I’ve been fielding reader questions at Get Rich Slowly for almost six years now. In that time, we (you and I) have answered 202 questions, most of which have been about the Big Picture, about things that apply to everyone. Sometimes, though, it can be interesting to get a bit more specific.

For instance, Julie wrote recently with a question that, by her own admission, is technical and fussy. Well, let’s be technical and fussy for one day, shall we? Here’s what she writes:

I currently have several different targeted savings accounts that I fund with either direct deposits from our paychecks or automatic withdrawals from our checking accounts. I use an Excel spreadsheet as a budgeting tool, partly because I didn’t want to spend on software, partly because I was familiar with Excel, and partly because it’s simple to download my transactions from my credit union. I can create categories within the online tool to compare to my spreadsheet based on what I want to track.

As I currently do things, the money that goes to the targeted savings accounts is coded as “Savings”. When I spend anything on something from those accounts — for example, the escrow account for our property taxes and insurance — I code the withdrawal as a negative expense in Savings to correspond to the expense in the Insurance or Taxes category. At the end of the month, it comes out a wash, but at the end of the year it looks like I have a negative balance in savings when in fact we saved aggressively.

Another time this is an issue is when we dip into the emergency fund (hello, new furnace!). At the end of the month, it’s a wash but at the end of the year we show a negative balance on the spreadsheet.

So, I guess the question is: When you withdraw from Savings, is that income? Or is it negative Savings?

I receive quite a few questions like this: People have developed their own tracking systems, and they want to know what I think. What I think is that each of us does this differently. There’s no one right way to track your finances. The important things are to:

  • Be honest. Make sure your system accurately reflects your financial health. Don’t play with the numbers to fool yourself — or your spouse.
  • Be consistent. Once you decide to track things a certain way, stick with your system. In Julie’s case, that might be an argument to stick with the “negative savings” method.
  • Aim for effectiveness. If your system is ineffective — if it doesn’t give you the info you need, or if you don’t use it — then there’s no use keeping it. So this might be an argument against Julie’s current system. Maybe she needs to switch to something that doesn’t leave her confused.

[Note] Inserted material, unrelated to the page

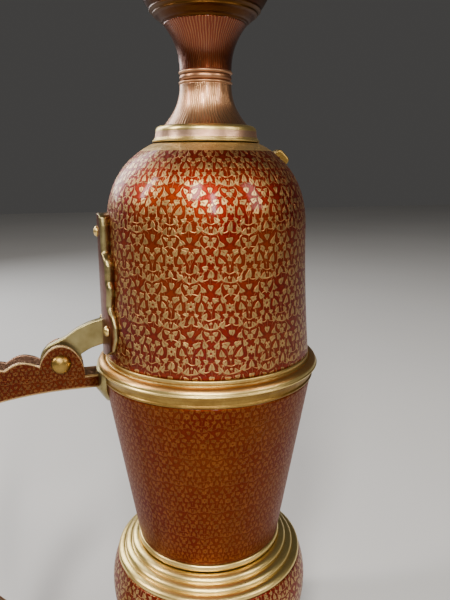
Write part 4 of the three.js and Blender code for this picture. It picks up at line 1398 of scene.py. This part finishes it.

It’s also helpful if your system plays well with others, but that’s not an absolute requirement. I’ve customized my Quicken installation enough that I can’t just download info from the bank; I have to enter it by hand. I’m okay with that, though. Just be aware that the more you customize, the more you’re tying yourself to your customized way of tracking things.

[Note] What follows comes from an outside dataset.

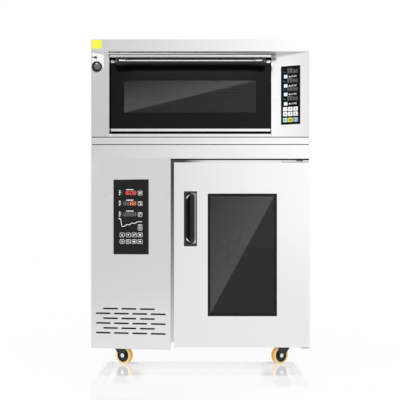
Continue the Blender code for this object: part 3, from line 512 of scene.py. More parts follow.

As for Julie’s specific case, it sounds to me as if she may be tracking cash flow — the ongoing movement from one account to another. This can be useful in some cases, but when I am looking at bank accounts, what I really care about is the balance, not how much is flowing in and out. (Well, sure I care about the cash flow, but for budgeting and reporting, it’s the balance I want.)

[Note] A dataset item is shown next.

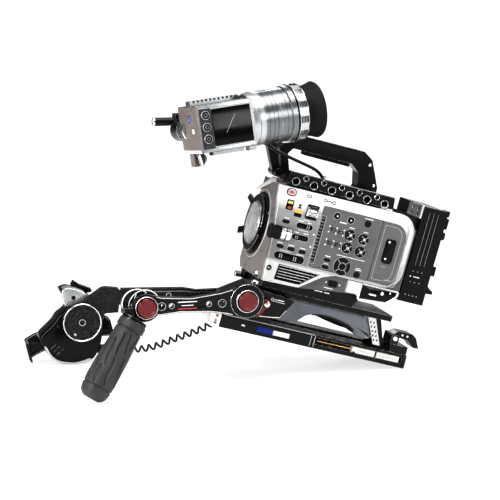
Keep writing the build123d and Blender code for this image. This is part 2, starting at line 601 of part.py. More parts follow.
with BuildPart() as pad_strap:
    slab([(184, -90.4), (196, -90.4), (213, -128), (202, -128)], -46.5, -44.8)
    for row in range(5):
        for column in range(2):
            x = 188.4 + 5.2 * column + 2.9 * row
            z = -95 - 6.2 * row
            block((x, x + 2.6), (-48, -44), (z - 3.4, z), mode=Mode.SUBTRACT)

# ---------------------------------------------------------------- tripod plate
with BuildPart() as tripod_plate:
    block((PLATE_FRONT, PLATE_REAR), (-PLATE_HALF, PLATE_HALF), (PLATE_BOTTOM, PLATE_TOP))
    block((112, 251), (-PLATE_HALF, -38), (-146.5, -137), mode=Mode.SUBTRACT)
    block((-20, 240), (-12, 12), (-136, PLATE_TOP), mode=Mode.SUBTRACT)
    block((230, PLATE_REAR), (-45, -9), (PLATE_TOP, -121.5))
    for near in (-44, -13.4):
        block((229.5, 241), (near, near + 3.4), (-122, -107.5))
    disc_y(LATCH_PIVOT, 2, -44, -10)
    with BuildSketch(Plane.XY.offset(PLATE_BOTTOM)):
        with Locations((60, 0), (100, 0), (140, 0)):
            Circle(CHEESE_BIG_R)
    extrude(amount=12, mode=Mode.SUBTRACT)

with BuildPart() as plate_bracket:
    slab([(-50, -134), (-47, -131.5), (-35, -131.5), (-35, -154), (-46, -154.5), (-50, -151)], -50, 50)
    disc_y((-41, -137.5), 1.8, -51, -44, mode=Mode.SUBTRACT)
    block((-43.5, -39.5), (-51, -44), (-150, -141.5), mode=Mode.SUBTRACT)
    block((-51, -40), (-40, 40), (-160, -139), mode=Mode.SUBTRACT)

with BuildPart() as release_wedge:
    block((172, 208), (-49.6, -39), (-146.2, -137.4))
    block((208, 210), (-48.5, -39), (-145.5, -138))
    block((210, 247), (-49.6, -39), (-146.2, -137.4))

with BuildPart() as rear_latch:
    slab(
        [(230, -109), (240, -101.5), (262, -101.5), (269, -106), (277, -120.5), (268, -121), (257, -112),
         (243, -111), (240.5, -117), (230, -117)],
        -40.2, -13.8,
    )
    disc_y(LATCH_PIVOT, 2 + RUN, -42, -12, mode=Mode.SUBTRACT)

# ---------------------------------------------------------------- near arm and handle
ARM_WAIST = [
    (-28, 147), (-49, 141.5), (-92, 136), (-134, 138.8), (-150, 143),
    (-150, 108), (-142, 112.9), (-106, 116), (-64, 114), (-42, 110), (-28, 106),
]
with BuildPart() as near_arm:
    slab(ARM_WAIST, ARM_NEAR, ARM_FAR)
    for centre, radius in ((ARM_REAR, 25), (ARM_FRONT, 19)):
        disc_y(centre, radius, ARM_NEAR, ARM_FAR)
        disc_y(centre, BUTTON_R + 3.2, -105.5, ARM_NEAR)
    for centre in (ARM_REAR, ARM_FRONT):
        disc_y(centre, BUTTON_R + 0.4, -106, ARM_NEAR + 2, mode=Mode.SUBTRACT)
        disc_y(centre, 8 + RUN, ARM_NEAR, ARM_FAR, mode=Mode.SUBTRACT)
    for x in (-134, -120, -67, -48):
        disc_y((x, 126), 3, ARM_NEAR, ARM_FAR, mode=Mode.SUBTRACT)


def lock_button(centre):
    with BuildPart() as button:
        disc_y(centre, BUTTON_R, -108.8, ARM_NEAR - 1.2)
        fillet(button.faces().sort_by(Axis.Y)[0].edges(), 1.5)
        disc_y(centre, 8, ARM_NEAR - 1.2, -97.5)
    return button


arm_lock_button = lock_button(ARM_REAR)
handle_lock_button = lock_button(ARM_FRONT)

with BuildPart() as handle_core:
    disc_y(ARM_FRONT, 23, -91.6, -80)
    disc_y((-167, 129.5), 20.5, -91.6, -80)
    slab([(-187, 127), (-175.2, 127), (-174.5, 116), (-172, 100), (-187, 100)], -107, -80)
    disc_y(ARM_FRONT, 6, -94, -91.6)
    below = Cylinder(40, 60, align=(Align.CENTER, Align.CENTER, Align.MAX), mode=Mode.PRIVATE)
    add(HANDLE * below, mode=Mode.SUBTRACT)
    cap = Cylinder(18.4, 5, align=(Align.CENTER, Align.CENTER, Align.MAX), mode=Mode.PRIVATE)
    stem = Cylinder(9, 110, align=(Align.CENTER, Align.CENTER, Align.MAX), mode=Mode.PRIVATE)
    add(HANDLE * cap)
    add(HANDLE * stem)

with BuildPart() as handle_grip:
    with BuildSketch(Plane.XZ):
        with BuildLine():
            Polyline([
                (9, -5.2), (18.6, -5.2), (19.2, -12), (18.4, -14), (19, -30), (20.5, -60), (21.2, -95),
                (20.2, -108),
            ])
            ThreePointArc((20.2, -108), (18.2, -118), (12.5, -HANDLE_LENGTH))
            Polyline([(12.5, -HANDLE_LENGTH), (0, -HANDLE_LENGTH), (0, -110), (9, -110), (9, -5.2)])
        make_face()
    revolve(axis=Axis.Z)

# ---------------------------------------------------------------- far arm and hand grip
with BuildPart() as far_arm:
    slab(
        [(-156, 116), (-62, 112.5), (-40, 108), (62, 108), (62, 92), (-40, 94), (-62, 90), (-156, 92)],
        84, 94,
    )
    disc_y(FAR_ARM_HUB, 17, 84, 94)
    disc_y(FAR_ARM_HUB, 4 + RUN, 83, 95, mode=Mode.SUBTRACT)

with BuildPart() as grip_extension:
    slab(
        [(-185.8, 118), (-179.8, 119.5), (-160.2, 117), (-156.4, 112), (-160.7, 80.2), (-180.4, 79.7),
         (-190, 60), (-233, 86)],
        84, 95.5,
    )
    slab([(-160.7, 92), (-156.2, 92), (-156.2, 112), (-160.7, 112)], 84, 94)
    disc_y(GRIP_AXIS, 28.5, 82, 95.5)
    disc_y(GRIP_AXIS, 25.5, 81, 83, mode=Mode.SUBTRACT)

GRIP_OUTLINE = [
    (-245, 113), (-242, 117), (-229, 117.5), (-200, 104), (-186, 90), (-183, 70), (-181, 50),
    (-184, 30), (-192, 12), (-200, 5), (-211, 3), (-228, 1.2), (-250, 4), (-262, 14), (-273, 28),
    (-281, 47.5), (-273, 50), (-256, 65), (-249, 76), (-234, 87), (-233, 97),
]
BUTTON_SPOT = (-225.5, 103.5)
ROCKER_PIVOT = (-211.5, 107.0)
with BuildPart() as hand_grip:
    slab(GRIP_OUTLINE, GRIP_NEAR, GRIP_FAR)
    disc_y(BUTTON_SPOT, 3.4, GRIP_NEAR - 1, GRIP_NEAR + 3, mode=Mode.SUBTRACT)
    slab([(-230, 109), (-200, 95.5), (-188, 112), (-224, 128)], 121, GRIP_FAR, mode=Mode.SUBTRACT)
    disc_y(ROCKER_PIVOT, 1.8, 119, GRIP_FAR - 1)
    disc_x((104, 22), 6.5, -190, -170)
    block((-288.4, -274), (114, 122), (21, 34))
    block((-186, -168.3), (114, 122), (42, 50))
    disc_y(GRIP_AXIS, 20, 95.8, GRIP_NEAR)

with BuildPart() as grip_button:
    disc_y(BUTTON_SPOT, 3, GRIP_NEAR - 1.2, GRIP_NEAR + 1.6)

with BuildPart() as zoom_rocker:
    slab(
        [(-225, 117), (-221, 124), (-212, 117.5), (-194, 110), (-194, 105.5), (-212, 103.5), (-219, 109)],
        122, GRIP_FAR - 1.5,
    )
    disc_y(ROCKER_PIVOT, 1.8 + RUN, 120, GRIP_FAR, mode=Mode.SUBTRACT)

with BuildPart() as hand_strap:
    with BuildSketch(Plane.XY.offset(-STRAP_WIDTH / 2)):
        for reach, mode in ((66, Mode.ADD), (62, Mode.SUBTRACT)):
            with BuildLine():
                Line((-reach, 112), (-reach, 140))
                ThreePointArc((-reach, 140), (0, 108 + reach), (reach, 140))
                Line((reach, 140), (reach, 112))
                Line((reach, 112), (-reach, 112))
            make_face(mode=mode)
    extrude(amount=STRAP_WIDTH)

# ---------------------------------------------------------------- cords
evf_cable = cord_tube("evf_cable", EVF_CABLE_ROUTE, EVF_CABLE_D)
coiled_cable = cord_tube("coiled_cable", COIL_ROUTE, COIL_D)

# ---------------------------------------------------------------- placing and export
in_camera_frame = {
    "body_shell": body_shell, "front_housing": front_housing, "lens_lock_ring": lens_lock_ring,
    "body_cap": body_cap, "side_panel": side_panel, "control_panel": control_panel,
    "media_door": media_door, "vent_grille": vent_grille, "record_button": record_button,
    "push_buttons": push_buttons, "toggle_switches": toggle_switches, "nd_dial": nd_dial,
    "menu_wheel": menu_wheel, "power_switch": power_switch, "port_flap": port_flap,
    "image_sensor": image_sensor, "nd_filter_wheel": nd_filter_wheel, "main_board": main_board,
    "cooling_fan": cooling_fan, "cheese_plate": cheese_plate, "top_handle": top_handle,
    "handle_rubber": handle_rubber, "battery_adapter": battery_adapter,
    "battery_release": battery_release, "rear_bracket": rear_bracket, "base_plate": base_plate,
    "rosette_block": rosette_block, "release_lever": release_lever, "shoulder_pad": shoulder_pad,
    "pad_strap": pad_strap, "tripod_plate": tripod_plate, "plate_bracket": plate_bracket,
    "release_wedge": release_wedge, "rear_latch": rear_latch,
}
for number, audio_knob in enumerate(audio_knobs, start=1):
    in_camera_frame[f"audio_knob_{number}"] = audio_knob
in_viewfinder_frame = {
    "evf_body": evf_body, "evf_front_plate": evf_front_plate, "evf_buttons": evf_buttons,
}
in_barrel_frame = {
    "evf_barrel": evf_barrel, "evf_focus_ring": evf_focus_ring, "eyecup": eyecup, "evf_lens": evf_lens,
}
in_floor_frame = {
    "evf_link": evf_link, "evf_rod": evf_rod, "near_arm": near_arm,
    "arm_lock_button": arm_lock_button, "handle_lock_button": handle_lock_button,
    "handle_core": handle_core, "far_arm": far_arm, "grip_extension": grip_extension,
    "hand_grip": hand_grip, "grip_button": grip_button, "zoom_rocker": zoom_rocker,
    "evf_cable": evf_cable, "coiled_cable": coiled_cable,
}
CORDS = ("evf_cable", "coiled_cable")

standing = {}
for group, frame in (
    (in_camera_frame, RIG), (in_viewfinder_frame, EVF), (in_barrel_frame, BARREL),
    (in_floor_frame, FLOOR), ({"handle_grip": handle_grip}, HANDLE), ({"hand_strap": hand_strap}, STRAP),
):
    for name, builder in group.items():
        standing[name] = frame * builder.part

# The row's origin is under the middle of the rig's box, measured without its two free cords.
boxes = [piece.bounding_box() for name, piece in standing.items() if name not in CORDS]
row_origin = Vector(
    (min(box.min.X for box in boxes) + max(box.max.X for box in boxes)) / 2,
    (min(box.min.Y for box in boxes) + max(box.max.Y for box in boxes)) / 2,
    min(box.min.Z for box in boxes),
)
print("row origin in the floor frame", [round(value, 3) for value in row_origin])

os.makedirs("parts", exist_ok=True)
for name, piece in standing.items():
    placed = Location(-row_origin) * piece
    placed.label = name
    export_step(placed, f"parts/{name}.step")
print(len(standing), "pieces")
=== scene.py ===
import json
import math

import bmesh
import bpy
from mathutils import Matrix, Vector

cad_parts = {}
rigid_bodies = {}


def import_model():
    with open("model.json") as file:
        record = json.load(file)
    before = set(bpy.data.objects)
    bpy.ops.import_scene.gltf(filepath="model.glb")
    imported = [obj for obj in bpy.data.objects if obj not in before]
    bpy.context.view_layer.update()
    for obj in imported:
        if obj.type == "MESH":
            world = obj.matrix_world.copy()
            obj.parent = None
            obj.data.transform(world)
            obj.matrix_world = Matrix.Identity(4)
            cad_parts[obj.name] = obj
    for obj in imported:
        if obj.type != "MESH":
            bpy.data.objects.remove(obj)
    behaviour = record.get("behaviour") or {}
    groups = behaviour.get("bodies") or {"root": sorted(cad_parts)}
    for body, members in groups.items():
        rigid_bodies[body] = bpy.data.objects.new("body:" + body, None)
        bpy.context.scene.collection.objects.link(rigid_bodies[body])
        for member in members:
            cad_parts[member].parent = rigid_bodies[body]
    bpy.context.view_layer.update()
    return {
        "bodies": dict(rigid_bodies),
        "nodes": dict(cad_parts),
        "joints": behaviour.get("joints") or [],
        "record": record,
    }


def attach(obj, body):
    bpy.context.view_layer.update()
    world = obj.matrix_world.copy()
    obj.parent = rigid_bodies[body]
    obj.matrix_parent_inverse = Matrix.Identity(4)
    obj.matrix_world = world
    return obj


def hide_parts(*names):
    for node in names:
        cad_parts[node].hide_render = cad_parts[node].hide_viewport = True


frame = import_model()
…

For instance, my targeted savings accounts are:

  • Emergency Fund
  • Mini Cooper Replacement Fund
  • Travel Fund

Sometimes I have more accounts, but those are the three I have right now.

When I route money from my checking account to a savings account, my savings account balance increases. But when I take money out — to travel to Peru, for example — my savings account balance declines. At the same time, that money gets spent somewhere else. (In this case, I code it as Vacation.)

So, to answer Julie’s question, I’d view this not as income but as negative savings. To me, it’s income when it enters my possession. Once it’s in my possession, it can’t be income again, can it?

In some ways, saving is just delayed spending. I’ll build my savings for a car over the course of years. When I pull the money out of savings to buy the car, that money isn’t income. I’ve already earned it. It was money that was in savings, but now is being spent elsewhere.

Is all of this as clear as mud? How would you handle Julie’s dilemma? How do you decided what is income, what is savings, and what is spending? When you take money out of savings, is that income? Something else? I know many GRS readers have created customized spreadsheets to make things easier. Is that you? Can you describe your system for us?